According to Muhammad Amir Rana, security analyst and columnist, “The IS-K will be of advantage to the Taliban regime to get legitimacy through acting against it and winning the support of its regional allies. Meanwhile, it will be a major security concern, and IS-K will remain a big ideological challenge as well.”

Rana points out that, “The real potential of the IS-K will be determined by its ability to survive in Afghanistan including through displaying political and ideological flexibility. Since its inception in January 2015, the group’s ideological differences with the Taliban have remained a major bone of contention. It is less likely that the terrorist group will show any flexibility in that regard in the future and allow the entry of recruits from either the ranks of Taliban rebels or from the TTP without their conversion to their brand of Salafism. A recent IS-K statement reflects that the group will not amend its ideologically oriented policy just to gain more recruits. Rather, the group is focusing on expanding its urban network and is hunting for educated youth which was alienated after the Taliban victory and become prone to ideological radicalism.”

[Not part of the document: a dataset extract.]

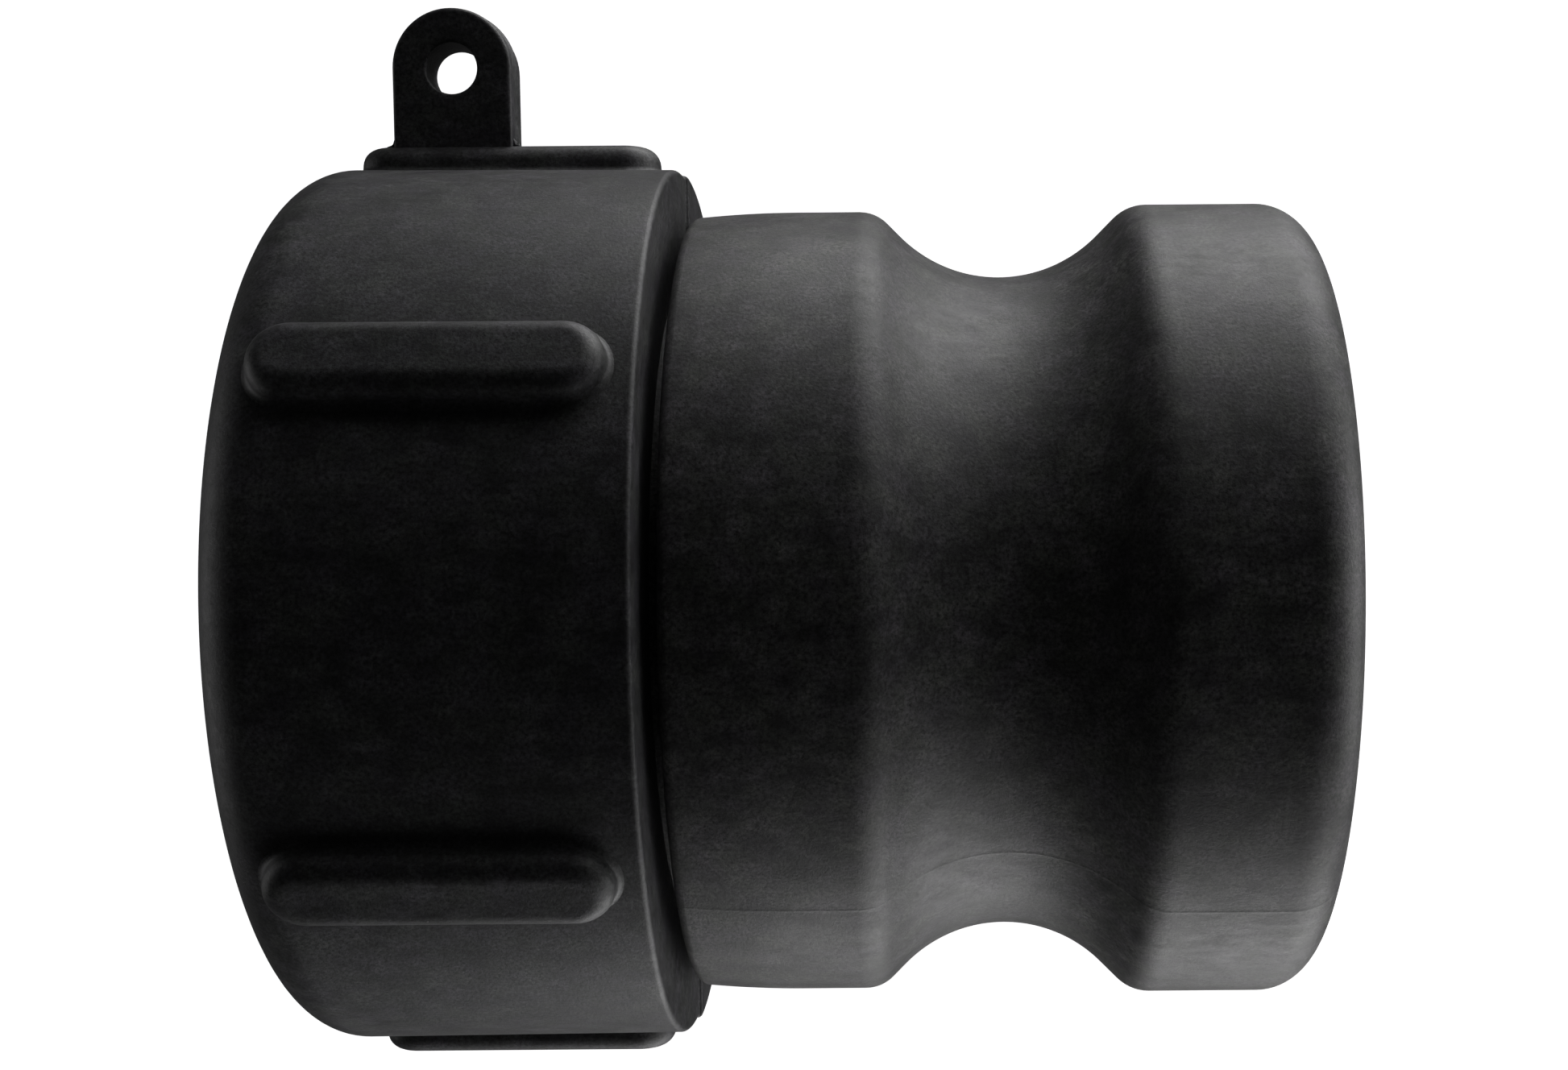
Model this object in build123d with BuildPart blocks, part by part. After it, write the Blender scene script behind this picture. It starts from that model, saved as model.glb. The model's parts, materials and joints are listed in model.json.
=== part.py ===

As Rana notes “It is interesting that the IS-K and TTP have survived long while living together in the same vicinity in the Kunar and Nangarhar provinces. Neither have challenged the other and even when the Haqqani Network expelled IS-K fighters from some areas of Kunar, the TTP remained a silent spectator. The TTP might have avoided confrontation with IS-K because many of its former commanders are now in the group. Thus, despite having ideological differences both have tried to keep their human resources intact. There are few chances that the TTP will join hands with IS-K as it is an ally of Al Qaeda with allegiance to Mullah Haibatullah, the Taliban’s supreme leader.”